PROBLEM:
Repeat each line exactly, leaving nothing out.

<<<<

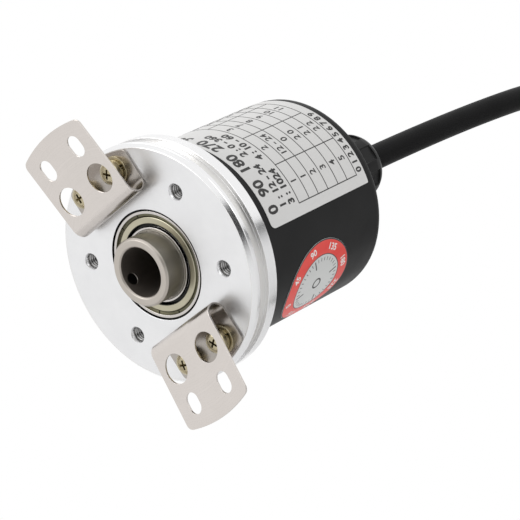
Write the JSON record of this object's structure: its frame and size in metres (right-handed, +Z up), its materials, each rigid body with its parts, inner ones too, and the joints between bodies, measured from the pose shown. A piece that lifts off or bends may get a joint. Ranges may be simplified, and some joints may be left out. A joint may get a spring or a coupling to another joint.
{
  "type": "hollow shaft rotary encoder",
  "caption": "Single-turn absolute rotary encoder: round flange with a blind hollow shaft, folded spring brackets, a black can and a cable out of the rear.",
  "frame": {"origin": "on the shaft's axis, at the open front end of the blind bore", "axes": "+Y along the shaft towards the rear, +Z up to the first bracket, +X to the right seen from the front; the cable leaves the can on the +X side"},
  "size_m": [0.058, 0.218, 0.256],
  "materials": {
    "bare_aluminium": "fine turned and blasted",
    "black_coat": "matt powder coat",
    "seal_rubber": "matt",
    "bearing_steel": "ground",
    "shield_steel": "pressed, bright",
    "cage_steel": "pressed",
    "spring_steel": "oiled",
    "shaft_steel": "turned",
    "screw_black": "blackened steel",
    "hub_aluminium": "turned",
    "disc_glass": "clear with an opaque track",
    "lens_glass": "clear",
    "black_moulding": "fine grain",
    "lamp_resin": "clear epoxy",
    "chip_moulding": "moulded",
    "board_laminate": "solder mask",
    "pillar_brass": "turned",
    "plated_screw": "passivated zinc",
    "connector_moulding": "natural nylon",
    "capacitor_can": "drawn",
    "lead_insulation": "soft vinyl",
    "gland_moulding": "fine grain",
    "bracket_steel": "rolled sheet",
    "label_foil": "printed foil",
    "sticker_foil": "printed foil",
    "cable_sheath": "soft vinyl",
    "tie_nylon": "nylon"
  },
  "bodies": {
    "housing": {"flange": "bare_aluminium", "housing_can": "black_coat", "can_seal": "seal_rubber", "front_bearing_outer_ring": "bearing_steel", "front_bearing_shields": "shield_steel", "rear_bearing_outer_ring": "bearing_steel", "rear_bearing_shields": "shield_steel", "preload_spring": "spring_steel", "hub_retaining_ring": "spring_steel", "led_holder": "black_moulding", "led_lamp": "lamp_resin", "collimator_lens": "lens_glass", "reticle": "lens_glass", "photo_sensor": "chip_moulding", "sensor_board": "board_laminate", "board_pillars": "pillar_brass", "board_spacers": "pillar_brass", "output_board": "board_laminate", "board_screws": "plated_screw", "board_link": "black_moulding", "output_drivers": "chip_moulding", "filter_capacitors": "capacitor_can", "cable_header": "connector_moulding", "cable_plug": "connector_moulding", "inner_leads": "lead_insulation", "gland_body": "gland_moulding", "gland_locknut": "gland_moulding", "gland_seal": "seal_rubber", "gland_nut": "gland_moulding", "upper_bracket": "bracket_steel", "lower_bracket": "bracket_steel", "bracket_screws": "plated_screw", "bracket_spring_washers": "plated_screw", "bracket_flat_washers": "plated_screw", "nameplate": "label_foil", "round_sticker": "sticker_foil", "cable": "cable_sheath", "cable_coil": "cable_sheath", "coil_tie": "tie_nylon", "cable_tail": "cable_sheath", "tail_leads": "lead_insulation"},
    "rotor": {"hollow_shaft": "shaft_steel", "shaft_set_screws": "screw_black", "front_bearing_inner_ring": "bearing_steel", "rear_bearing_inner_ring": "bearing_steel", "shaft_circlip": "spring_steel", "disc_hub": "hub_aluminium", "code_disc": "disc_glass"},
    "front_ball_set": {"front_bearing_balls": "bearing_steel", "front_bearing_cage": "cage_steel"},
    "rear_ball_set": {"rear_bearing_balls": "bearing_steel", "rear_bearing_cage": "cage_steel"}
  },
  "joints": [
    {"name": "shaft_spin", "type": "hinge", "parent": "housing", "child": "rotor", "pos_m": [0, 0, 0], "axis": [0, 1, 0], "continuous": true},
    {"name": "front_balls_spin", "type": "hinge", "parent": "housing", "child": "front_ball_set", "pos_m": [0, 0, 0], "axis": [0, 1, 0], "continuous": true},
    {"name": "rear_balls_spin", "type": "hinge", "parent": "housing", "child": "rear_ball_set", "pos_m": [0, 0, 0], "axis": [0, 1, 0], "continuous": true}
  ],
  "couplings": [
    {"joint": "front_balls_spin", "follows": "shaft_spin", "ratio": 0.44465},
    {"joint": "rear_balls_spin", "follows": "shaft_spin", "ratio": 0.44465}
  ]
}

>>>>

EXERCISE RESULT:
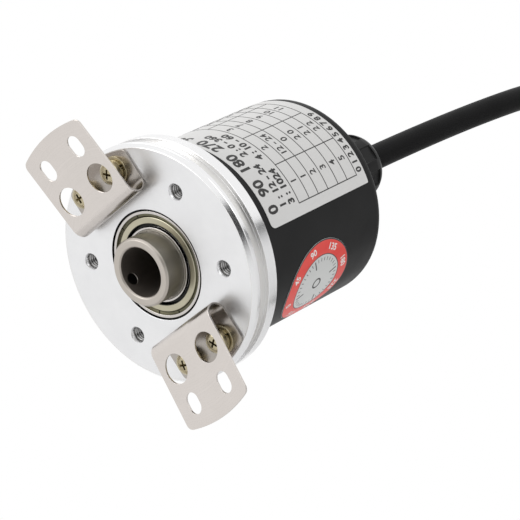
Write the JSON record of this object's structure: its frame and size in metres (right-handed, +Z up), its materials, each rigid body with its parts, inner ones too, and the joints between bodies, measured from the pose shown. A piece that lifts off or bends may get a joint. Ranges may be simplified, and some joints may be left out. A joint may get a spring or a coupling to another joint.
{
  "type": "hollow shaft rotary encoder",
  "caption": "Single-turn absolute rotary encoder: round flange with a blind hollow shaft, folded spring brackets, a black can and a cable out of the rear.",
  "frame": {"origin": "on the shaft's axis, at the open front end of the blind bore", "axes": "+Y along the shaft towards the rear, +Z up to the first bracket, +X to the right seen from the front; the cable leaves the can on the +X side"},
  "size_m": [0.058, 0.218, 0.256],
  "materials": {
    "bare_aluminium": "fine turned and blasted",
    "black_coat": "matt powder coat",
    "seal_rubber": "matt",
    "bearing_steel": "ground",
    "shield_steel": "pressed, bright",
    "cage_steel": "pressed",
    "spring_steel": "oiled",
    "shaft_steel": "turned",
    "screw_black": "blackened steel",
    "hub_aluminium": "turned",
    "disc_glass": "clear with an opaque track",
    "lens_glass": "clear",
    "black_moulding": "fine grain",
    "lamp_resin": "clear epoxy",
    "chip_moulding": "moulded",
    "board_laminate": "solder mask",
    "pillar_brass": "turned",
    "plated_screw": "passivated zinc",
    "connector_moulding": "natural nylon",
    "capacitor_can": "drawn",
    "lead_insulation": "soft vinyl",
    "gland_moulding": "fine grain",
    "bracket_steel": "rolled sheet",
    "label_foil": "printed foil",
    "sticker_foil": "printed foil",
    "cable_sheath": "soft vinyl",
    "tie_nylon": "nylon"
  },
  "bodies": {
    "housing": {"flange": "bare_aluminium", "housing_can": "black_coat", "can_seal": "seal_rubber", "front_bearing_outer_ring": "bearing_steel", "front_bearing_shields": "shield_steel", "rear_bearing_outer_ring": "bearing_steel", "rear_bearing_shields": "shield_steel", "preload_spring": "spring_steel", "hub_retaining_ring": "spring_steel", "led_holder": "black_moulding", "led_lamp": "lamp_resin", "collimator_lens": "lens_glass", "reticle": "lens_glass", "photo_sensor": "chip_moulding", "sensor_board": "board_laminate", "board_pillars": "pillar_brass", "board_spacers": "pillar_brass", "output_board": "board_laminate", "board_screws": "plated_screw", "board_link": "black_moulding", "output_drivers": "chip_moulding", "filter_capacitors": "capacitor_can", "cable_header": "connector_moulding", "cable_plug": "connector_moulding", "inner_leads": "lead_insulation", "gland_body": "gland_moulding", "gland_locknut": "gland_moulding", "gland_seal": "seal_rubber", "gland_nut": "gland_moulding", "upper_bracket": "bracket_steel", "lower_bracket": "bracket_steel", "bracket_screws": "plated_screw", "bracket_spring_washers": "plated_screw", "bracket_flat_washers": "plated_screw", "nameplate": "label_foil", "round_sticker": "sticker_foil", "cable": "cable_sheath", "cable_coil": "cable_sheath", "coil_tie": "tie_nylon", "cable_tail": "cable_sheath", "tail_leads": "lead_insulation"},
    "rotor": {"hollow_shaft": "shaft_steel", "shaft_set_screws": "screw_black", "front_bearing_inner_ring": "bearing_steel", "rear_bearing_inner_ring": "bearing_steel", "shaft_circlip": "spring_steel", "disc_hub": "hub_aluminium", "code_disc": "disc_glass"},
    "front_ball_set": {"front_bearing_balls": "bearing_steel", "front_bearing_cage": "cage_steel"},
    "rear_ball_set": {"rear_bearing_balls": "bearing_steel", "rear_bearing_cage": "cage_steel"}
  },
  "joints": [
    {"name": "shaft_spin", "type": "hinge", "parent": "housing", "child": "rotor", "pos_m": [0, 0, 0], "axis": [0, 1, 0], "continuous": true},
    {"name": "front_balls_spin", "type": "hinge", "parent": "housing", "child": "front_ball_set", "pos_m": [0, 0, 0], "axis": [0, 1, 0], "continuous": true},
    {"name": "rear_balls_spin", "type": "hinge", "parent": "housing", "child": "rear_ball_set", "pos_m": [0, 0, 0], "axis": [0, 1, 0], "continuous": true}
  ],
  "couplings": [
    {"joint": "front_balls_spin", "follows": "shaft_spin", "ratio": 0.44465},
    {"joint": "rear_balls_spin", "follows": "shaft_spin", "ratio": 0.44465}
  ]
}